Sviluppando questa tendenza femminile al narcisismo, le femministe, confermando
la propria insicurezza ogni volta che dicevano “donna è bello” (le persone
sicure non hanno bisogno di conferme né verbali e né psicologiche), hanno
finito per spostare la loro sessuofobia da suora, difficile da mantenere, nel
lesbo-femminismo dei primi anni Ottanta, tanto che si può facilmente ritenere
il lesbo-femminismo la dimensione laicizzata e sessualizzata del convento di
suore: lo sposalizio con Dio (che ha reso misogini quasi tutti i preti, così
che, visto che scrivevano solo monaci e preti, l’unica cultura che appariva era
quella misogina, ciò non può essere preso per la realtà) rendeva le donne
misantrope nei confronti del maschi e dopo di ciò lesbiche. Ciò è tanto vero
che quelle donne, anche del movimento femminista, che hanno cercato di far
entrare l’erotismo (in qualche caso anche la pornografia) nella dimensione
femminista sono state continuamente isolate o osteggiate. Il femminismo ha
tutto il cattivo odore della mentalità cristiana e borghese, da cui deriva il
comunismo, quindi non c’è da meravigliarsi se le femministe e la letteratura al
femminile arriva ad attribuire l’orrore della guerra solo ai maschi.
Ovviamente, in questa prospettiva pacifista-femminista, l’idea della guerra
come “educazione alla libertà”
neppure figura, essendo da sempre delegato ai maschi questo compito. In
sostanza le donne, le femministe assumono un atteggiamento di comodo, dandosi,
al massimo, la responsabilità della “complicità”

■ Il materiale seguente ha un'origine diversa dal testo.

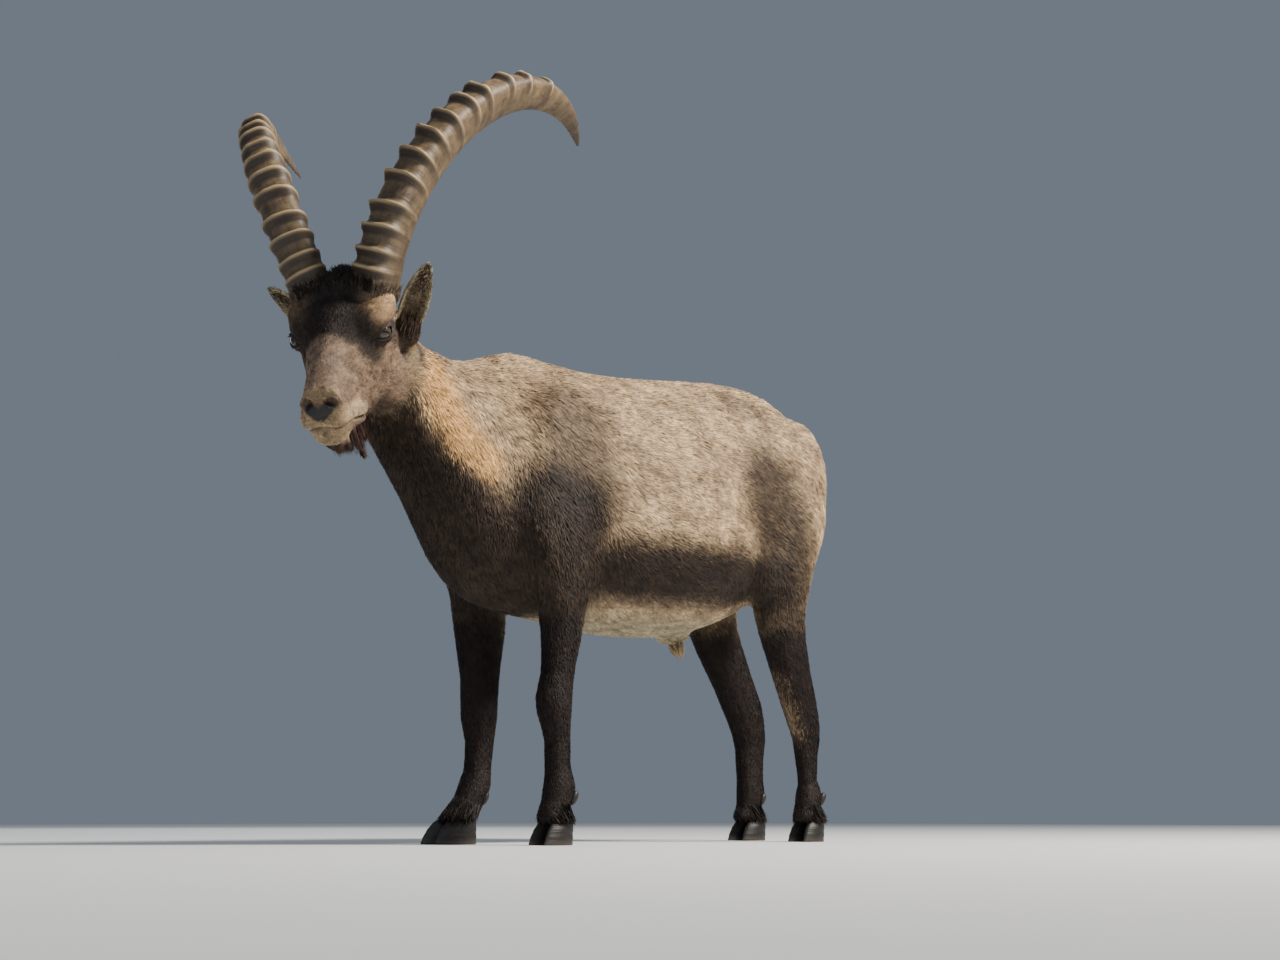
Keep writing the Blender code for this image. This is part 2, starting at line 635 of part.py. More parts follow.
EAR_LENGTH = 0.136
EAR_ROOT = {"left": (0.078, -0.006, -0.129), "right": (-0.071, 0.004, -0.113)}
EAR_WAY = {"left": (0.419, -0.541, 0.729), "right": (-0.652, -0.550, 0.522)}
EAR_FACES = {"left": (0.40, 0.80, 0.35), "right": (-0.60, 0.75, 0.25)}
EAR_LEAF = [(0.00, 0.018, 0.013), (0.10, 0.0200, 0.014), (0.25, 0.0235, 0.015), (0.42, 0.0250, 0.013),
            (0.60, 0.0240, 0.010), (0.78, 0.0190, 0.006), (0.92, 0.0115, 0.003), (1.00, 0.004, 0.001)]


def ear_frame(side, way):
    """Where an ear leaves the head, its way along, the way its cup faces, and its way across."""
    along = head_way(*EAR_WAY[side]).normalized()
    facing = head_way(*EAR_FACES[side])
    cup = (facing - along * facing.dot(along)).normalized()
    return on_head(*EAR_ROOT[side]), along, cup, along.cross(cup)


def ear(side, way, home):
    root, along, cup, wide = ear_frame(side, way)
    rings = []
    for share, half, deep in resampled(EAR_LEAF, 2):
        middle = root + along * (EAR_LENGTH * share + 0.002) - cup * 0.010 * math.sin(math.pi * share * 0.9)
        thick = 0.0026
        outer, inner = [], []
        for k in range(9):
            turn = math.pi * (k / 8 - 0.5)
            edge = math.sin(turn)
            bowl = -deep * 1.5 * math.cos(turn)
            outer.append(middle + wide * half * edge + cup * bowl)
            inner.append(middle + wide * (half - thick) * edge + cup * (bowl + thick * 1.6))
        rings.append(outer + inner[::-1])
    loft("ear_" + side, rings, home)


# Hooves and dewclaws

def claw(name, toe, heading, way, length, grow, home):
    """One claw, toe and heel in line with heading, its sole flat on the ground, its inner wall flatter."""
    ahead = Vector((math.sin(heading), -math.cos(heading), 0))
    side = Vector((math.cos(heading), math.sin(heading), 0))
    rings = []
    levels = [(0.0, 1.00, 0.0150, 0.0), (0.004, 1.03, 0.0158, 0.0), (0.022, 0.92, 0.0158, 0.004),
              (0.040, 0.74, 0.0145, 0.011), (0.052, 0.55, 0.0120, 0.017)]
    for level, share, wide, back in levels:
        long = length / 2 * share + grow
        middle = Vector((toe[0], toe[1], 0)) - ahead * (length / 2 + back) + Vector((0, 0, level))
        if level == levels[-1][0]:
            middle += Vector((0, 0, grow))
        ring = []
        for k in range(12):
            turn = 2 * math.pi * (k + 0.5) / 12
            c, s = math.cos(turn), math.sin(turn)
            across = (wide + grow) * math.copysign(abs(c) ** 0.9, c) * (1 - 0.42 * max(0.0, s) ** 2)
            if c * way < 0:
                across *= 0.72
            ring.append(middle + side * across + ahead * long * math.copysign(abs(s) ** 0.95, s))
        rings.append(ring)
    return loft(name, rings, home)


# Each foot: how far to the left, where its toes end, how far it turns out, and the length of its claws
FEET = {
    "fore_left": (0.105, -0.372, 2.0, 0.072), "fore_right": (-0.122, -0.430, -20.0, 0.080),
    "hind_left": (0.108, 0.312, 4.0, 0.064), "hind_right": (-0.108, 0.370, -4.0, 0.064),
}


def hooves(body, cutters, keep):
    for foot, (x, y, heading, length) in FEET.items():
        for which, way in (("inner", -1), ("outer", 1)):
            step = way if foot.endswith("left") else -way
            spot = (x + step * 0.0200, y)
            turn = math.radians(heading + step * 7)
            claw("claw_seat", spot, turn, step, length, GAP, cutters)
            claw("claw_" + foot + "_" + which, spot, turn, step, length, 0.0, keep)
            table = (FORELEG if foot.startswith("fore") else HIND_LEG)[foot.split("_")[1]]
            pastern = table[-2]
            place = Vector((x * abs(pastern[4] / x) + step * 0.0150, pastern[0] + pastern[3] + 0.001,
                            0.083))
            lean = turned(-22, step * 10)
            ball("dewclaw_seat", place, (0.0085 + GAP, 0.0085 + GAP, 0.015 + GAP), cutters, lean, 8, 5)
            ball("dewclaw_" + foot + "_" + which, place, (0.0085, 0.0085, 0.015), keep, lean, 8, 5)
    boolean(body, cutters, "DIFFERENCE")


# Cuts through the flesh: name, place, the way square to the cut, half width and half height

def part_lines():
    across = Vector((1, 0, 0))
    lines = [("nape", Vector((-0.030, -0.612, 0.812)), Vector((-0.05, -0.66, 0.75)), across, 0.115, 0.150),
             ("withers", Vector((0, -0.478, 0.650)), Vector((0, -0.86, 0.50)), across, 0.19, 0.30),
             ("dock", Vector((0, 0.432, 0.798)), Vector((0, 0.85, -0.40)), across, 0.034, 0.034)]
    for side, way in SIDES.items():
        fore, hind = FORELEG[side], HIND_LEG[side]
        lines += [
            ("elbow_" + side, Vector((way * 0.115, fore[2][0], 0.432)), Vector((-way * 0.55, 0, 0.83)),
             across, 0.085, 0.110),
            ("knee_" + side, Vector((way * 0.105, fore[5][0], 0.247)), Vector((0, 0, 1)), across, 0.06,
             0.07),
            ("stifle_" + side, Vector((way * 0.115, hind[3][0], 0.452)), Vector((-way * 0.45, -0.10, 0.88)),
             across, 0.090, 0.135),
            ("hock_" + side, Vector((way * 0.108, hind[6][0], 0.222)), Vector((0, 0.1, 1)), across,
             0.06, 0.07),
        ]
    return lines


PART_PLACES = {
    "torso": (0, 0, 0.64), "neck": (-0.01, -0.59, 0.76), "tail": (0, 0.472, 0.72),
    "foreleg_left_upper": (0.105, -0.32, 0.35), "foreleg_left_lower": (0.105, -0.325, 0.16),
    "foreleg_right_upper": (-0.105, -0.325, 0.35), "foreleg_right_lower": (-0.105, -0.33, 0.16),
    "hind_leg_left_upper": (0.11, 0.285, 0.36), "hind_leg_left_lower": (0.108, 0.342, 0.15),
    "hind_leg_right_upper": (-0.11, 0.33, 0.38), "hind_leg_right_lower": (-0.108, 0.412, 0.15),
}


def parted(body, cutters, keep):
    """Part the flesh with the thin cuts, and name each piece by its place."""
    for line in part_lines():
        plate(*line, cutters)
    for side, way in SIDES.items():
        root, along, cup, wide = ear_frame(side, way)
        plate("ear_" + side, root + along * 0.044 - cup * 0.010, along, wide, 0.036, 0.036, cutters)
    boolean(body, cutters, "DIFFERENCE")
    built = bmesh.new()
    built.from_mesh(body.data)
    bmesh.ops.triangulate(built, faces=built.faces)
    built.verts.ensure_lookup_table()
    left = set(built.verts)
    pieces = []
    while left:
        piece, edge = set(), [next(iter(left))]
        while edge:
            vert = edge.pop()
            if vert in piece:
                continue
            piece.add(vert)
            edge += [link.other_vert(vert) for link in vert.link_edges]
        left -= piece
        pieces.append(piece)
    pieces = [piece for piece in pieces if len(piece) > 12]
    places = dict(PART_PLACES)
    places["head"] = tuple(on_head(0, 0.12, -0.08))
    for side, way in SIDES.items():
        root, along, cup, wide = ear_frame(side, way)
        places["ear_" + side] = tuple(root + along * 0.10)
    # Each place belongs to the piece with a point nearest to it
    for name, place in places.items():
        place = Vector(place)
        own = min(pieces, key=lambda piece: min((vert.co - place).length_squared for vert in piece))
        index = {vert: i for i, vert in enumerate(sorted(own, key=lambda vert: vert.index))}
        faces = [[index[vert] for vert in face.verts] for face in built.faces if face.verts[0] in own]
        mesh_object(name, [vert.co.copy() for vert in sorted(own, key=lambda vert: vert.index)], faces,
                    keep)
    built.free()
    bpy.data.objects.remove(body)


def largest_surface(thing):
    """Keep only the largest closed surface of a part."""
    built = bmesh.new()
    built.from_mesh(thing.data)
    left = set(built.verts)
    best = set()
    while left:
        piece, edge = set(), [next(iter(left))]
        while edge:
            vert = edge.pop()
            if vert in piece:
                continue
            piece.add(vert)
            edge += [link.other_vert(vert) for link in vert.link_edges]
        left -= piece
        best = max(best, piece, key=len)
    bmesh.ops.delete(built, geom=[vert for vert in built.verts if vert not in best], context="VERTS")
    built.to_mesh(thing.data)
    built.free()


COLOURS = {
    "head": (0.18, 0.13, 0.09), "neck": (0.35, 0.26, 0.17), "torso": (0.40, 0.33, 0.24),
    "tail": (0.05, 0.035, 0.025), "ear": (0.25, 0.21, 0.17), "eye": (0.10, 0.05, 0.02),
    "horn": (0.22, 0.17, 0.12), "claw": (0.02, 0.017, 0.015), "dewclaw": (0.02, 0.017, 0.015),
    "foreleg": (0.045, 0.03, 0.022), "hind": (0.06, 0.04, 0.028),
}


def paint(thing):
    paint_name = thing.name.split("_")[0]
    made = bpy.data.materials.new(thing.name)
    made.use_nodes = True
    shader = made.node_tree.nodes["Principled BSDF"]
    shader.inputs["Base Color"].default_value = (*COLOURS[paint_name], 1)
    shader.inputs["Roughness"].default_value = 0.2 if paint_name == "eye" else 0.85
    thing.data.materials.clear()
    thing.data.materials.append(made)


def main():
    remove_startup_objects()
    scene_home = bpy.context.scene.collection
    animal = collection_named("Alpine ibex", scene_home)
    workshop = collection_named("Forms", scene_home)
    cutters = collection_named("Cutters", scene_home, helpers=True)
    body = flesh(workshop)
    for side, way in SIDES.items():
        ear(side, way, cutters)
        ball("lids_" + side, eye_place(way), (EYE_RADIUS + 0.0030,) * 3, cutters, around=20, along=12)
    beard(cutters)
    boolean(body, cutters, "UNION")
    mouth_and_nostrils(body, cutters)
    boolean(body, cutters, "DIFFERENCE")
    horns(body, cutters, animal)
    eyes(body, cutters, cutters, animal)
    hooves(body, cutters, animal)
    parted(body, cutters, animal)
    for thing in animal.objects:
        largest_surface(thing)
        thing.data.transform(Matrix.Translation(SHIFT))
        paint(thing)


main()
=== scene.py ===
"""Alpine ibex, adult male in its short summer coat, standing."""
import bmesh
import bpy
import math
import numpy as np
from mathutils import Matrix, Vector


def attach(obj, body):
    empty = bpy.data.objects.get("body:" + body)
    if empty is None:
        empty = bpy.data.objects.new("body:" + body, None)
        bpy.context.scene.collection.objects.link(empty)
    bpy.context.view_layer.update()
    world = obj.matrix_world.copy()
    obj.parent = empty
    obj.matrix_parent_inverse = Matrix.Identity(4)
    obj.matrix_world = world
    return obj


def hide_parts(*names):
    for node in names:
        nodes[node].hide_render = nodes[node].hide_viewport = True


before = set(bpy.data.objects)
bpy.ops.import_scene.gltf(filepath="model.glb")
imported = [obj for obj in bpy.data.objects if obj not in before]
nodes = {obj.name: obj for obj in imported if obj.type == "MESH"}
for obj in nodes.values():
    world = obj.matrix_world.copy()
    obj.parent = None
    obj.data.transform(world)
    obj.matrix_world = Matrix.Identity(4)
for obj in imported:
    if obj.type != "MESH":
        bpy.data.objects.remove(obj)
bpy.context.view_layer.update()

# The hide is one skin over the whole animal, from the lips to the tail and down to the hooves.
# It is drawn over the parted flesh, fused so that no cut shows, then sunk by the depth of the hair
# that grows on it, so that the tips of the coat come out where the flesh of the frame ends.
FLESH = ["head", "neck", "torso", "tail", "ear_left", "ear_right"]
FLESH += ["%s_%s_%s" % (leg, side, half) for leg in ("foreleg", "hind_leg") for side in ("left", "right")
          for half in ("upper", "lower")]
SIDES = {"left": 1, "right": -1}
STAND = Vector((0.1765, 0.2002, 0.0))
POLL = STAND + Vector((0.029, -0.767, 0.953))
HIDE_STEP = 0.0029
HIDE_FACES = 78000


def head_frame(yaw, dip, tilt):
    """Left, forward down the face, and up off the forehead, for a head turned, dipped and tilted so."""
    yaw, dip, tilt = (math.radians(turn) for turn in (yaw, dip, tilt))
    forward = Vector((math.sin(yaw) * math.cos(dip), -math.cos(yaw) * math.cos(dip), -math.sin(dip)))
    left = Vector((math.cos(yaw), math.sin(yaw), 0))
    up = left.cross(forward)
    up = up if up.z > 0 else -up
    return (left * math.cos(tilt) + up * math.sin(tilt), forward,
            up * math.cos(tilt) - left * math.sin(tilt))


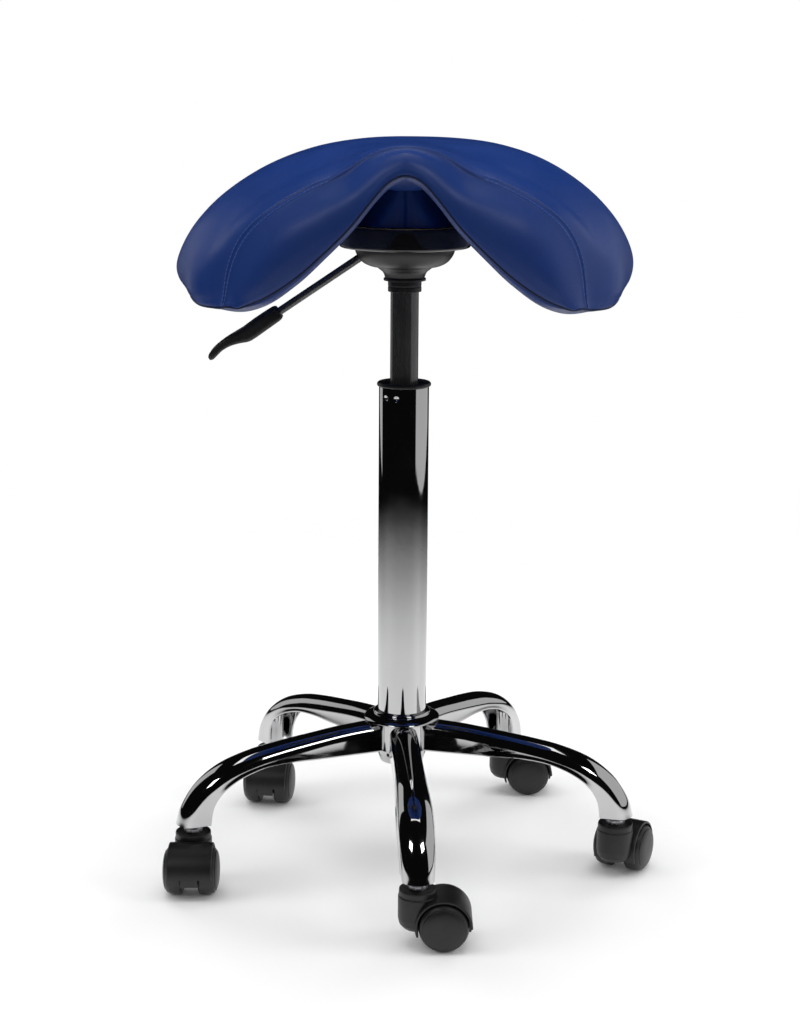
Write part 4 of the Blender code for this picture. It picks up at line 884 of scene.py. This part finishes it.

(seguitando a dimostrare che le donne sono immature e scansano le
responsabilità che affiorano quando la cosa non appare buona secondo i loro
valori: essendo la guerra un disvalore nei termini pacifisti post-cristiani,
borghesi e comunisti, ecco che la responsabilità viene scaricata sui maschi e
alla donna si attribuisce il ruolo marginale della “complice”). Questo cosa significa? Significa che tutta la
contestazione del passato maschilista è una buffonata. Se, infatti, questa
contestazione si basa sul fatto che si rimproverano le società passate perché
maschiliste, nel senso che il maschio aveva il ruolo del protagonista e le
donne solo il ruolo della “complice”,
perché la donna c’era, adesso, di fronte al presunto disvalore della guerra,
alla donna e alla femminista non ripugna affatto di assumere il solo ruolo di “complice”, dichiarando la sua
irresponsabilità in tutto e per tutto, trova ora motivo di vantarsi del
presunto pacifismo delle donne. Qui l’ipocrisia galoppa. Che contraddizione:
contestare sempre il ruolo marginale, al massimo, di “complice” e ora trovare il modo per vantarsene. Come per dire:
abbiamo scherzato, il ruolo di complice ci va anche bene. L’importante è che il
demonio resti il maschio. Queste donne troppo spesso lanciano il sasso e
nascondono la mano, sono troppo figlie del moralismo benpensante e
post-cristiano, non hanno l’onestà delle donne spartane che, riconoscendo i
sacrifici dei loro uomini, gli dicevano orgogliose, indicando lo scudo, data la
pratica di riportare indietro i morti sul grosso scudo, “o con questo o su
questo”. Le donne che rinnegano i loro uomini nella guerra sono delle traditrici
borghesi e viziate chiuse nel loro egocentrismo, non sono degne neppure dello
sguardo di un uomo coraggioso. Le guerre erano fatte dalle comunità e con pari
energia da uomini e donne, ognuno con le sue possibilità intellettuali e
fisiche. Sostenere il contrario significa mentire.